▶ [WRITTEN PROBLEM]: Send back the entries below exactly as they appear.

▶ [PROVIDED RECORDS]:
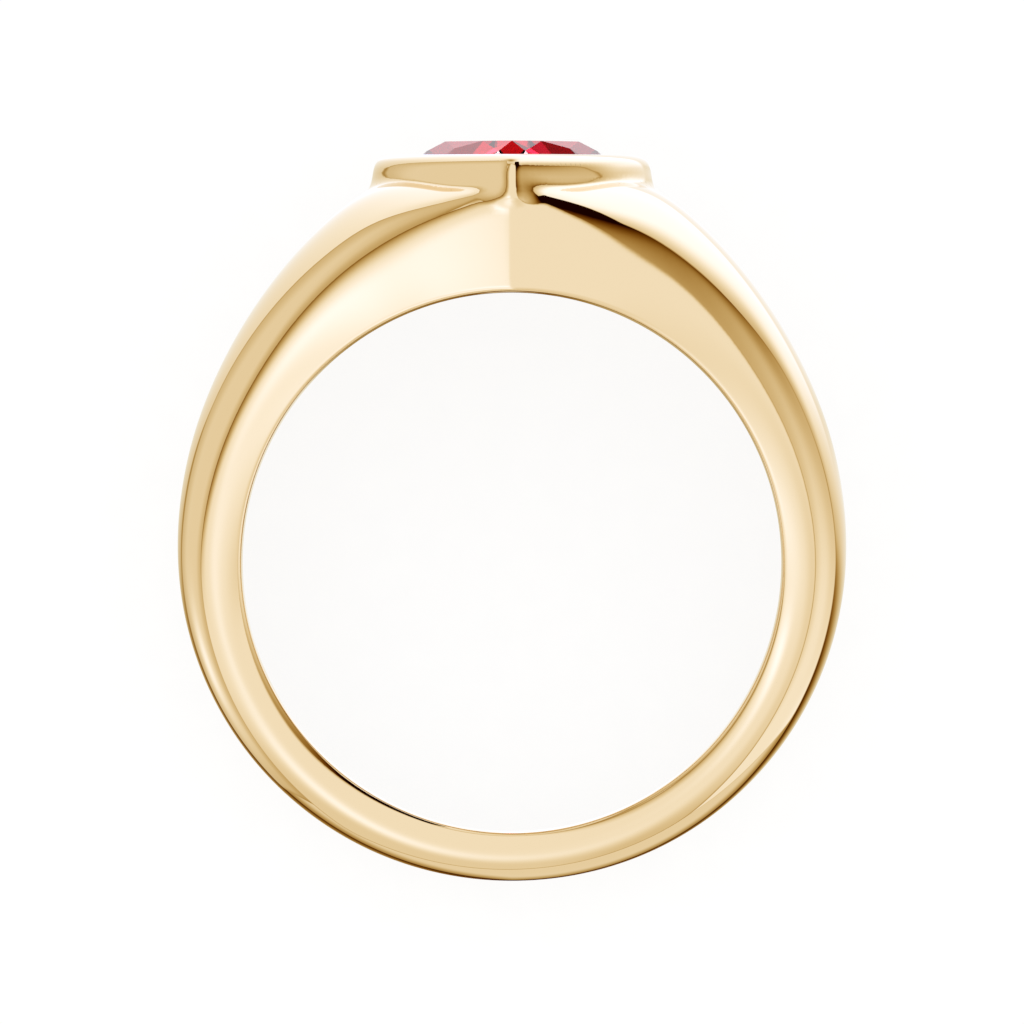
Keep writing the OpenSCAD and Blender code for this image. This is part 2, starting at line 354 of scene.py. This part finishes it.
def refine(mesh, bend):
    """Splits edges by the hole's edge and where the surface bends, and draws the new points onto it."""
    points = points_of(mesh)
    ends = np.empty((len(mesh.edges), 2), int)
    mesh.edges.foreach_get("vertices", ends.ravel())
    normals = slope(points)
    bent = (normals[ends[:, 0]] * normals[ends[:, 1]]).sum(1) < math.cos(math.radians(bend))
    bent |= on_hole_edge(points)[ends].any(1)
    shell = bmesh.new()
    shell.from_mesh(mesh)
    shell.edges.ensure_lookup_table()
    edges = [shell.edges[i] for i in np.flatnonzero(bent)]
    bmesh.ops.subdivide_edges(shell, edges=edges, cuts=1, use_grid_fill=True)
    shell.to_mesh(mesh)
    shell.free()
    mesh.vertices.foreach_set("co", drawn(points_of(mesh)).ravel())


def placed(points):
    """Points of the ring's own frame, in metres in the part's frame."""
    return points * MM @ TURN + np.array(CENTRE)


def make_ring():
    """The polished metal: band, shoulders and bezel in one smooth skin."""
    points, quads = net(sample())
    mesh = bpy.data.meshes.new("polished_ring")
    mesh.from_pydata(settle(points, quads).tolist(), [], quads.tolist())
    for bend in EDGE_BENDS:
        refine(mesh, bend)
    points = points_of(mesh)
    normals = slope(points)
    mesh.vertices.foreach_set("co", placed(points).ravel())
    mesh.polygons.foreach_set("use_smooth", np.ones(len(mesh.polygons), bool))
    mesh.normals_split_custom_set_from_vertices((normals @ TURN).tolist())
    mesh.update()
    ring = bpy.data.objects.new("polished_ring", mesh)
    bpy.context.scene.collection.objects.link(ring)
    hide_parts("ring_body")
    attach(ring, "root")
    return ring


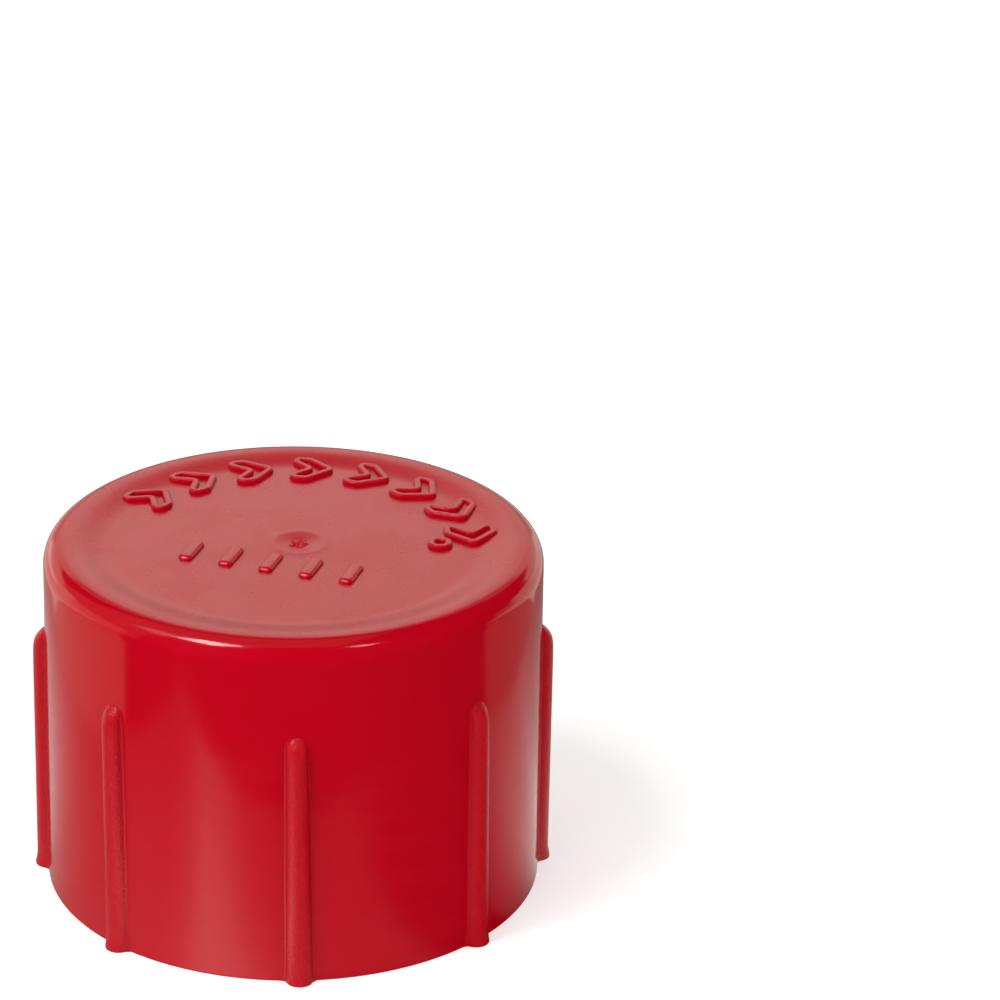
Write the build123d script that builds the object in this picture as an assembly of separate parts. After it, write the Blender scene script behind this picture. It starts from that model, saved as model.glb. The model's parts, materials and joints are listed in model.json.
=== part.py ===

▶ [EXERCISE ANSWER]:
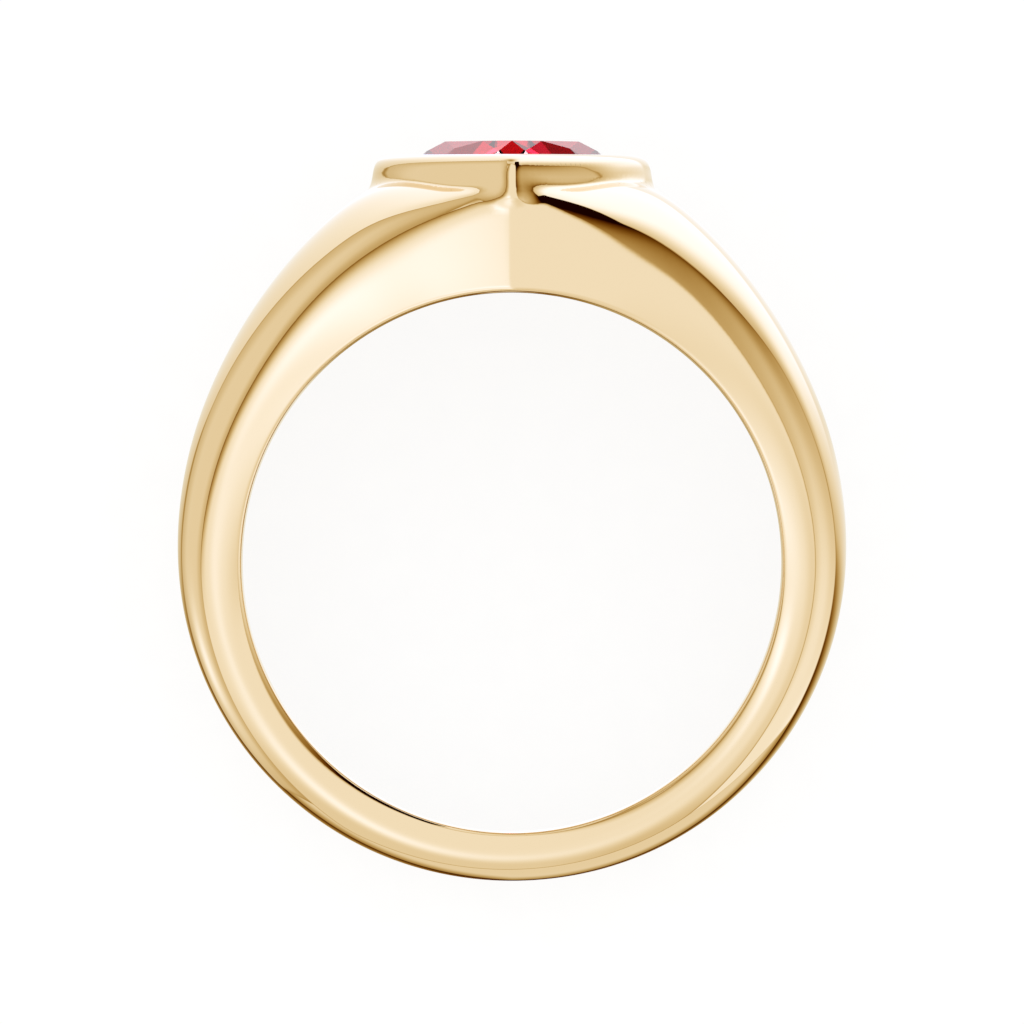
Keep writing the OpenSCAD and Blender code for this image. This is part 2, starting at line 354 of scene.py. This part finishes it.
def refine(mesh, bend):
    """Splits edges by the hole's edge and where the surface bends, and draws the new points onto it."""
    points = points_of(mesh)
    ends = np.empty((len(mesh.edges), 2), int)
    mesh.edges.foreach_get("vertices", ends.ravel())
    normals = slope(points)
    bent = (normals[ends[:, 0]] * normals[ends[:, 1]]).sum(1) < math.cos(math.radians(bend))
    bent |= on_hole_edge(points)[ends].any(1)
    shell = bmesh.new()
    shell.from_mesh(mesh)
    shell.edges.ensure_lookup_table()
    edges = [shell.edges[i] for i in np.flatnonzero(bent)]
    bmesh.ops.subdivide_edges(shell, edges=edges, cuts=1, use_grid_fill=True)
    shell.to_mesh(mesh)
    shell.free()
    mesh.vertices.foreach_set("co", drawn(points_of(mesh)).ravel())


def placed(points):
    """Points of the ring's own frame, in metres in the part's frame."""
    return points * MM @ TURN + np.array(CENTRE)


def make_ring():
    """The polished metal: band, shoulders and bezel in one smooth skin."""
    points, quads = net(sample())
    mesh = bpy.data.meshes.new("polished_ring")
    mesh.from_pydata(settle(points, quads).tolist(), [], quads.tolist())
    for bend in EDGE_BENDS:
        refine(mesh, bend)
    points = points_of(mesh)
    normals = slope(points)
    mesh.vertices.foreach_set("co", placed(points).ravel())
    mesh.polygons.foreach_set("use_smooth", np.ones(len(mesh.polygons), bool))
    mesh.normals_split_custom_set_from_vertices((normals @ TURN).tolist())
    mesh.update()
    ring = bpy.data.objects.new("polished_ring", mesh)
    bpy.context.scene.collection.objects.link(ring)
    hide_parts("ring_body")
    attach(ring, "root")
    return ring


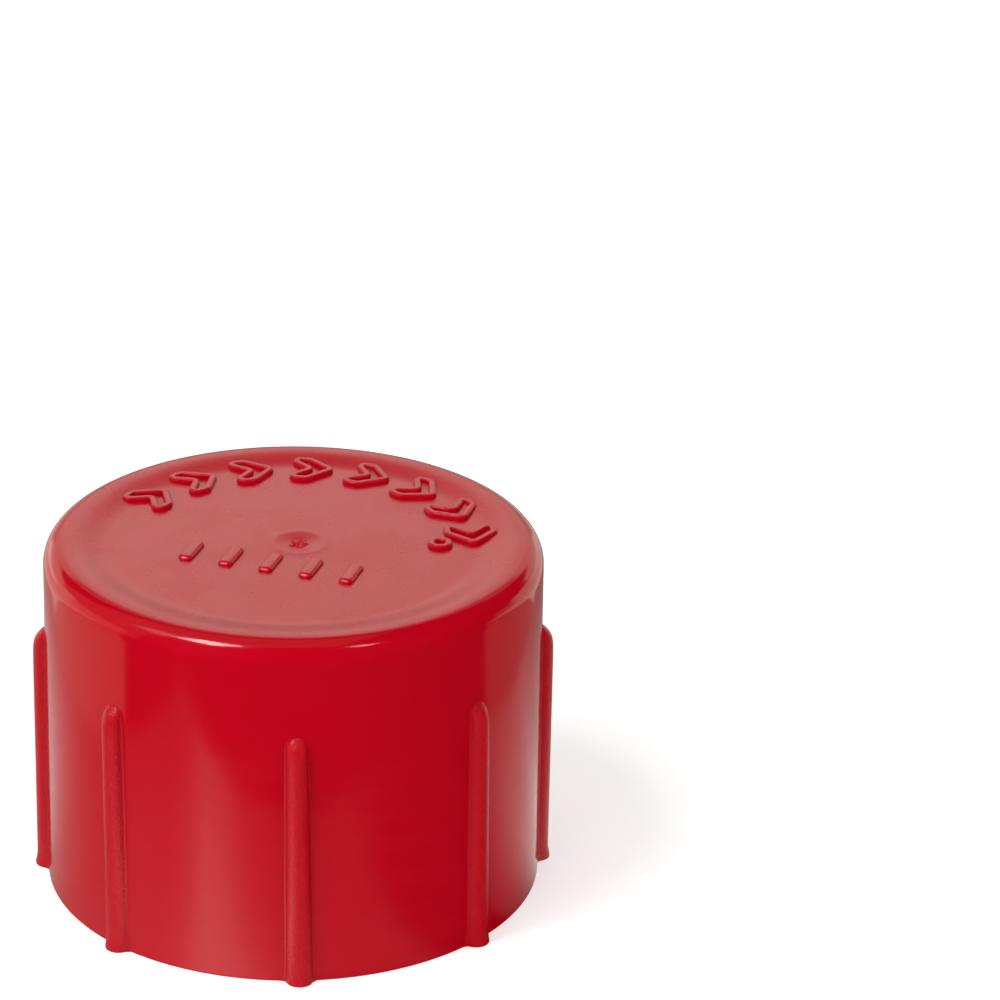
Write the build123d script that builds the object in this picture as an assembly of separate parts. After it, write the Blender scene script behind this picture. It starts from that model, saved as model.glb. The model's parts, materials and joints are listed in model.json.
=== part.py ===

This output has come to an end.